• _The task_: Verbatim output of all the material below is required.

• _Recorded data_:
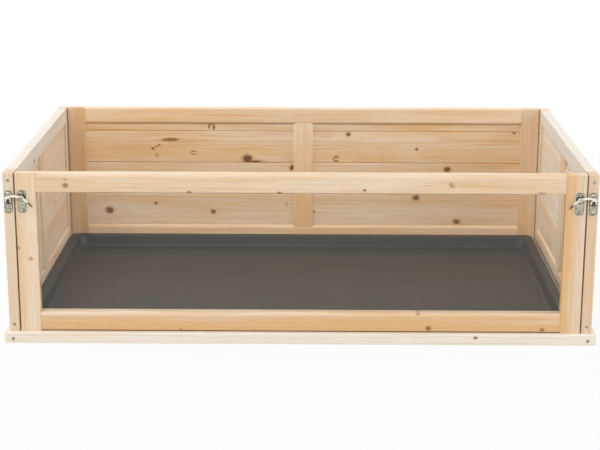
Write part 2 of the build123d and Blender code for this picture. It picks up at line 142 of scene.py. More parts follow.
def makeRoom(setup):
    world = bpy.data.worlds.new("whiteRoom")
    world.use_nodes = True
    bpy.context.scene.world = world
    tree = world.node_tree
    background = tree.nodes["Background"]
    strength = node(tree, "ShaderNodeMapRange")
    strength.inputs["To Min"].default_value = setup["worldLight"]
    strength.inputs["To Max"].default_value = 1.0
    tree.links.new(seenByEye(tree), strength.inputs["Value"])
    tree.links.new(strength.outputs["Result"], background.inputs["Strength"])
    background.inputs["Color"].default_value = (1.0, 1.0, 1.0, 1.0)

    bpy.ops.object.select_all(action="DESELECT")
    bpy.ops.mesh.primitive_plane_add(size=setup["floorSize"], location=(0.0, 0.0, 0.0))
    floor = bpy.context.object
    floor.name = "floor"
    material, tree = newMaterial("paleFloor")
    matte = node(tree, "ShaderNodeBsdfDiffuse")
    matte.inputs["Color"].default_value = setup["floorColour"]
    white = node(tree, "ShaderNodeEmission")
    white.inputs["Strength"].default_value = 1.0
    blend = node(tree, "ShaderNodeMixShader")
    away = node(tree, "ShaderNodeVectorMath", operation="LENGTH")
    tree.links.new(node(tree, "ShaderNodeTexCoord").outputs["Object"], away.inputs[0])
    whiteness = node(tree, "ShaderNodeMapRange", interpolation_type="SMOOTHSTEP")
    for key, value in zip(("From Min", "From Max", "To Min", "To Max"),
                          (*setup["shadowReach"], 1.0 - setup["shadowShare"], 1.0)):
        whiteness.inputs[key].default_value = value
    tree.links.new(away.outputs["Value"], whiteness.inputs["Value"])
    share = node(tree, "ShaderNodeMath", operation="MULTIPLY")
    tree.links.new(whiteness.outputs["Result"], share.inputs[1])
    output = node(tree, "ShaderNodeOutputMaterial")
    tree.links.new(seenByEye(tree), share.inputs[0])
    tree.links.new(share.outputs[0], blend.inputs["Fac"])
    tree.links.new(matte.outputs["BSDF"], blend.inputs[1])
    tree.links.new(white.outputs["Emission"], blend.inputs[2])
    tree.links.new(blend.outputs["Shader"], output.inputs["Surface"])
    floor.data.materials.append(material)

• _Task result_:
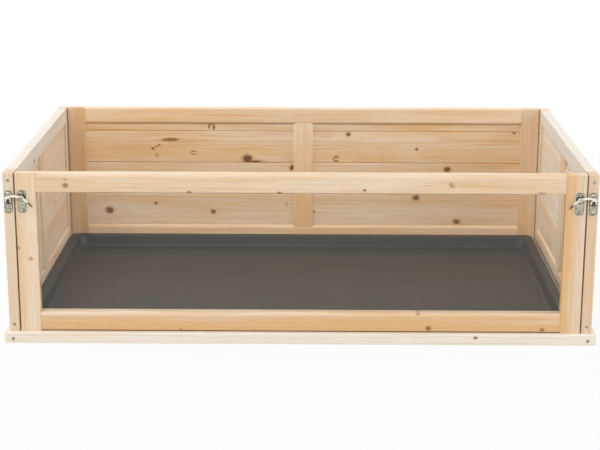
Write part 2 of the build123d and Blender code for this picture. It picks up at line 142 of scene.py. More parts follow.
def makeRoom(setup):
    world = bpy.data.worlds.new("whiteRoom")
    world.use_nodes = True
    bpy.context.scene.world = world
    tree = world.node_tree
    background = tree.nodes["Background"]
    strength = node(tree, "ShaderNodeMapRange")
    strength.inputs["To Min"].default_value = setup["worldLight"]
    strength.inputs["To Max"].default_value = 1.0
    tree.links.new(seenByEye(tree), strength.inputs["Value"])
    tree.links.new(strength.outputs["Result"], background.inputs["Strength"])
    background.inputs["Color"].default_value = (1.0, 1.0, 1.0, 1.0)

    bpy.ops.object.select_all(action="DESELECT")
    bpy.ops.mesh.primitive_plane_add(size=setup["floorSize"], location=(0.0, 0.0, 0.0))
    floor = bpy.context.object
    floor.name = "floor"
    material, tree = newMaterial("paleFloor")
    matte = node(tree, "ShaderNodeBsdfDiffuse")
    matte.inputs["Color"].default_value = setup["floorColour"]
    white = node(tree, "ShaderNodeEmission")
    white.inputs["Strength"].default_value = 1.0
    blend = node(tree, "ShaderNodeMixShader")
    away = node(tree, "ShaderNodeVectorMath", operation="LENGTH")
    tree.links.new(node(tree, "ShaderNodeTexCoord").outputs["Object"], away.inputs[0])
    whiteness = node(tree, "ShaderNodeMapRange", interpolation_type="SMOOTHSTEP")
    for key, value in zip(("From Min", "From Max", "To Min", "To Max"),
                          (*setup["shadowReach"], 1.0 - setup["shadowShare"], 1.0)):
        whiteness.inputs[key].default_value = value
    tree.links.new(away.outputs["Value"], whiteness.inputs["Value"])
    share = node(tree, "ShaderNodeMath", operation="MULTIPLY")
    tree.links.new(whiteness.outputs["Result"], share.inputs[1])
    output = node(tree, "ShaderNodeOutputMaterial")
    tree.links.new(seenByEye(tree), share.inputs[0])
    tree.links.new(share.outputs[0], blend.inputs["Fac"])
    tree.links.new(matte.outputs["BSDF"], blend.inputs[1])
    tree.links.new(white.outputs["Emission"], blend.inputs[2])
    tree.links.new(blend.outputs["Shader"], output.inputs["Surface"])
    floor.data.materials.append(material)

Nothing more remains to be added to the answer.